Trained by Louis Galloche and awarded the Prix de Rome in 1711, Le Moyne was not able to take up his prize and visit Italy until 1723 because of the poor state of financial affairs in France. His Parisian instructor, however, introduced him to the painting, of Raphael, Correggio, and Peter Paul Rubens hanging in the collections of the Louvre. Like his Baroque predecessors, Le Moyne was quickly given commission for large decorative schemes, and his elegant figures and precious colors make him one of the first proponents of the Rococo style. Painted in the grand tradition of Charles de La Fosse, his early more monumental history canvases featured the warm tones inherited from Jouvenet and Galloche.
Le Moyne was more than a simple imitator, he was a highly cultivated artist who was capable of drawing upon the grand monumental French decorative style and adapting it to the tastes of Louis XV's court. Le Moyne’s style of painting was lighter, more pleasant, and easier, and would become a precursor of the elegant, graceful works of Boucher and Natoire, his students. Gersaint wrote of Le Moyne in 1744, “Le Moyne has the glory of having created a new school in France which must consider him the father of good taste currently prevailing in the works of our painters. He has been the master of nearly all our important artists. His draftsmanship is accurate and subtle; les graces brillent in all his compositions; his colors are cheerful and expressive; in one work he exhibits all the talents of painting..” 1.
Le Moyne developed an individual style with a taste for open air compositions and a clear, strong palette. From 1718 onwards, and even before his trip to Italy in 1723, his easel paintings already show a natural inclination toward Correggio’s reserved and subtle sensuality. These early works also reveal an interest in cinquecento Venetian art, namely Veronese, who influenced not only his compositions but also his handling of the paint.

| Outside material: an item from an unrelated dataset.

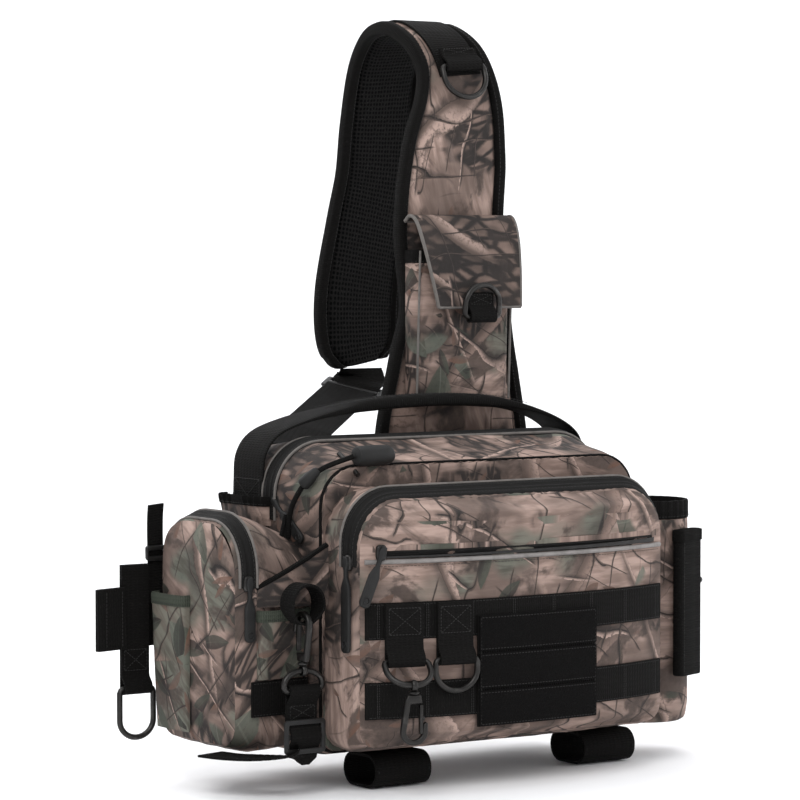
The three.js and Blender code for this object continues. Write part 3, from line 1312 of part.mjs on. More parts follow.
// Webbing over the arch, ending in an eye with a D ring
function makeTopTab() {
  const lift = layerGap + STRAP_OUTER + SEAM_GAP * 3;
  const first = stationAt(TOP_TAB_START);
  const run = strapFrames.slice(first, stationAt(TOP_TAB_END) + 1);
  piece('top_webbing', sweep(run, () => flatSection(TOP_TAB_WIDTH / 2, lift, lift + WEBBING)), 'webbing');
  const at = strapFrames[first];
  const holder = new THREE.Group();
  const down = at.across.clone().cross(at.out).normalize();
  holder.quaternion.setFromRotationMatrix(new THREE.Matrix4().makeBasis(
    at.across.clone(), at.out.clone().negate(), down.clone().negate(),
  ));
  const reach = lift + WEBBING + SEAM_GAP + eyeRadius + WEBBING;
  holder.position.copy(at.middle).addScaledVector(at.out, reach).addScaledVector(down, -TOP_EYE_LENGTH * 0.4);
  bag.add(holder);
  piece('top_tab', eyeTab(TOP_TAB_WIDTH * 0.86, TOP_EYE_LENGTH), 'webbing', holder);
  const swing = new THREE.Group();
  holder.add(swing);
  piece('top_ring', dRing(TOP_RING_HALF_WIDTH, TOP_RING_DROP, wireRadius), 'metal', swing);
}

// Phone pocket with a flap that folds over its mouth
const FLAP_ROWS = [
  { drop: 0.0, forward: 0.0, left: 1.0 },
  { drop: -0.06, forward: 0.3, left: 1.0 },
  { drop: 0.0, forward: 0.62, left: 0.98 },
  { drop: 0.22, forward: 0.86, left: 0.93 },
  { drop: 0.55, forward: 0.97, left: 0.82 },
  { drop: 0.8, forward: 1.0, left: 0.73 },
  { drop: 1.0, forward: 1.0, left: 0.66 },
];

function makePhonePocket() {
  const strapFront = strapY - layerGap - STRAP_OUTER - SEAM_GAP;
  const pocket = piece('phone_pocket', patchPocket({
    width: PHONE_WIDTH, height: PHONE_HEIGHT, mouth: PHONE_DEPTH, base: PHONE_DEPTH * 0.7, cloth: SLIP_CLOTH,
  }), 'camo');
  pocket.position.set(PHONE_X, strapFront - PHONE_LIFT, PHONE_LEVEL);
  const flapReach = PHONE_DEPTH + FLAP_STAND;
  const stations = smoothTable(FLAP_ROWS, ['drop', 'forward', 'left'], 14);
  const points = stations.map((at) => vec(
    0,
    strapFront - PHONE_LIFT - CLOTH * 0.6 - at.forward * flapReach,
    PHONE_LEVEL + PHONE_HEIGHT + FLAP_HINGE_RISE - at.drop * FLAP_DROP,
  ));
  const frames = framesAlong(points, vec(1, 0, 0));
  frames.forEach((frame, i) => { frame.left = stations[i].left; });
  const flap = piece('phone_flap', sweep(frames, (at) => {
    const half = FLAP_WIDTH / 2;
    const [left, thick] = [-half * at.left, CLOTH / 2];
    return [[left, -thick], [half, -thick], [half, thick], [left, thick]];
  }), 'camo');
  flap.position.x = PHONE_X;

  const tab = new THREE.Group();
  const end = points[points.length - 1];
  const reach = CLOTH / 2 + SEAM_GAP + eyeRadius + WEBBING;
  tab.position.set(PHONE_X + FLAP_TAB_SHIFT, end.y - reach, end.z - FLAP_TAB_DROP);
  bag.add(tab);
  piece('flap_tab', eyeTab(FLAP_TAB_WIDTH, FLAP_TAB_LENGTH), 'webbing', tab);
  const upright = new THREE.Group();
  upright.rotation.set(radians(180 + FLAP_RING_LEAN), 0, 0);
  tab.add(upright);
  piece('flap_ring', dRing(FLAP_RING_HALF_WIDTH, FLAP_RING_DROP, wireRadius), 'metal', upright);
}

// Elastic cord from the pouch up over the bag's corner to its toggle, through a cone stop
const CORD_POINTS = [
  vec(-161.5, -31, 165), vec(-161.5, -36, 188), vec(-155, -46, 208),
  vec(-144, -54, 219), vec(-123, -64, 227.8),
];

function makeCord() {
  const stop = (share) => CORD_RADIUS * (1 + THREE.MathUtils.clamp(1 - Math.abs(share - 0.6) / 0.16, 0, 1));
  piece('bungee_cord', cordAlong(CORD_POINTS, stop, vec(0, 1, 0), 6, 18), 'rubber');
  const end = CORD_POINTS[CORD_POINTS.length - 1];
  const barrel = new THREE.CylinderGeometry(TOGGLE_RADIUS, TOGGLE_RADIUS, TOGGLE_LENGTH, 14);
  const toggle = piece('cord_toggle', barrel.rotateZ(Math.PI / 2), 'rubber');
  toggle.position.set(end.x + SEAM_GAP * 5 + TOGGLE_LENGTH / 2, end.y, end.z);
}

function makePullers() {
  const outline = zipPuller(MAIN_PULLER_LENGTH, PULLER_WIDTH, MAIN_PULLER_LEAN);
  const mainPuller = piece('main_zip_puller', outline, 'rubber');
  mainPuller.position.set(
    -sideX - SEAM_GAP - PULLER_THICKNESS / 2,
    BODY_BACK - BODY_DEPTH * BODY_ZIP_AT - PULLER_WIDTH,
    bodyZipEnd + MAIN_PULLER_LIFT,
  );
  mainPuller.rotation.z = -Math.PI / 2;
  const puller = piece('front_zip_puller', zipPuller(FRONT_PULLER_LENGTH, FRONT_PULLER_WIDTH), 'rubber');
  puller.position.set(
    -POCKET_WIDTH / 2 - PULLER_THICKNESS / 2 + SEAM_GAP,
    pocketBack - POCKET_DEPTH * POCKET_SECTIONS[1].depth - POCKET_ZIP_WIDTH / 2,
    POCKET_RAISE + POCKET_HEIGHT - POCKET_ZIP_DROP + SLIDER_LIFT,
  );
  puller.rotation.z = -Math.PI / 2;
  const slitOutline = zipPuller(SLIT_PULLER_LENGTH, PULLER_WIDTH, SLIT_PULLER_LEAN);
  const slitPuller = piece('slit_puller', slitOutline, 'rubber');
  const x = -SLIT_LENGTH / 2;
  slitPuller.position.set(x, faceY(x) - TAPE - PULLER_THICKNESS - SEAM_GAP, SLIT_LEVEL + SLIT_HEIGHT / 3);
}

bag.name = 'sling_bag';

makeBody();
makePocket();
makeTabs();
makePouch();
makeSidePocket();
makeSideChain();
makeRearStraps();
makeBottlePocket();
makeBeltLoops();
makeHandle();
makeStrap();
makePullers();
makeCord();

// The bag hangs from the underside of its strap's arch
const crown = strapFrames[stationAt(SHOULDER_SHARE)];
bag.position.copy(crown.middle).addScaledVector(crown.out, -layerGap - STRAP_MESH).negate();

export default bag;
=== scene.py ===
"""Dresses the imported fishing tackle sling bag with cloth, webbing, zips and hardware."""

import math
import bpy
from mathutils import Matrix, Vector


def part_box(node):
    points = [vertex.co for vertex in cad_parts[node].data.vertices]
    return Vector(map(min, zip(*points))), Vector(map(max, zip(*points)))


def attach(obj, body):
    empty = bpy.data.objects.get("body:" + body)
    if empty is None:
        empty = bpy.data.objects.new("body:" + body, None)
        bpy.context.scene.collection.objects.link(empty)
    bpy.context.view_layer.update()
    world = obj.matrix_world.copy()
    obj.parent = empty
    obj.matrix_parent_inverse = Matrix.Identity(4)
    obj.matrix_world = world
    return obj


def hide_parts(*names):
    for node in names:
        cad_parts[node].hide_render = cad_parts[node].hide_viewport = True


bl_info = {
    "name": "Tackle sling bag",
    "version": (1, 0, 0),
    "blender": (4, 5, 0),
    "location": "View3D > Sidebar > Bag",
    "description": "Builds a fishing tackle sling bag over its CAD frame",
    "category": "Add Mesh",
}

import bmesh
import bpy
import numpy as np
from mathutils import Vector, noise

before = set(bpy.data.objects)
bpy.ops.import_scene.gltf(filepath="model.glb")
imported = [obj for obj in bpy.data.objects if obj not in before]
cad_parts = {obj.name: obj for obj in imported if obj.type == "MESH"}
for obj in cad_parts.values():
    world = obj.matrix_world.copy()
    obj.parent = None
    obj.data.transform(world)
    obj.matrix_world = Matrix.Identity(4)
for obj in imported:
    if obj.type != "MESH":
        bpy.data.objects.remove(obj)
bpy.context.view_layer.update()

BODY_LOW = (-155.0, -62.0, 0.0)  # lowest corner of the main body in bag millimetres
SHIFT = Vector(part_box("main_body")[0]) * 1000 - Vector(BODY_LOW)


def place(x, y, z):
    """Bag millimetres to the row's metres."""
    return (Vector((x, y, z)) + SHIFT) / 1000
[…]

This new style was partly driven by his rivalry with the slightly older but more fashionable painter Jean-François de Troy. Both artists felt a desire to take on the new popular style of Coypel, Watteau and de la Fosse. Bordeaux notes, “There is indeed a great possibility that after the initial popularity of the fête galante genre and Watteau’s official recognition in 1717, Le Moyne, anxious to make money in a period lean with commissions, tried to compete with both Watteau and Lancret” 2. De Troy quickly became successful with the wealthy bourgeois classes, producing light Ovidian fantasies and his more gallant tableaux de mode. Le Moyne responded with a few lighthearted and gallant subjects such as the present pair. Inspired by the Ovidian story of Daphnis and Chloe, this pair was initially titled La Bergère Endormie and Le Retour de la Bergère, clearly intended to be scenes depicting country outings. This would appear to support Bordeaux's theory, as would Le Moyne’s paintings from this same period, Gallant Fishing Party and the Hunting Breakfast, signed and dated 1723, in the Museu de Arte de Sao Paolo3. Despite being inspired by Watteau’s new genre, what separates these works from being overly in the manner of Watteau is Le Moyne’s compositional freedom, more varied gestures, broader execution and more literal interpretation of a leisurely pastime and thus, the reason for the association to the Ovidian myth of Chloe and Daphnis. At the time of the Duc des Deux-Ponts sale and the Vaudreuil sale, the pictures were described as being signed. But at the time of the 1977 sale there was no reference to a signature and one is not visible today. J.-L. Bordeaux in his catalogue notes that the pictures are signed based again on the early provenance but had never seen the pictures firsthand to verify. Two preparatory drawings for both compositions are in the collection of the J. Pierpont Morgan Library, New York (see Fig. 1).
1 See, E.F. Gersaint, Catalogue Raisonné du Cabinet de Feu M. Quentin de Lorangere, Paris, March 1744, p. 50.
2 For further discussion of this subject see J.-L. Bordeaux, François Le Moyne and his Generation 1688-1737, Neuilly-sur-Seine, 1984.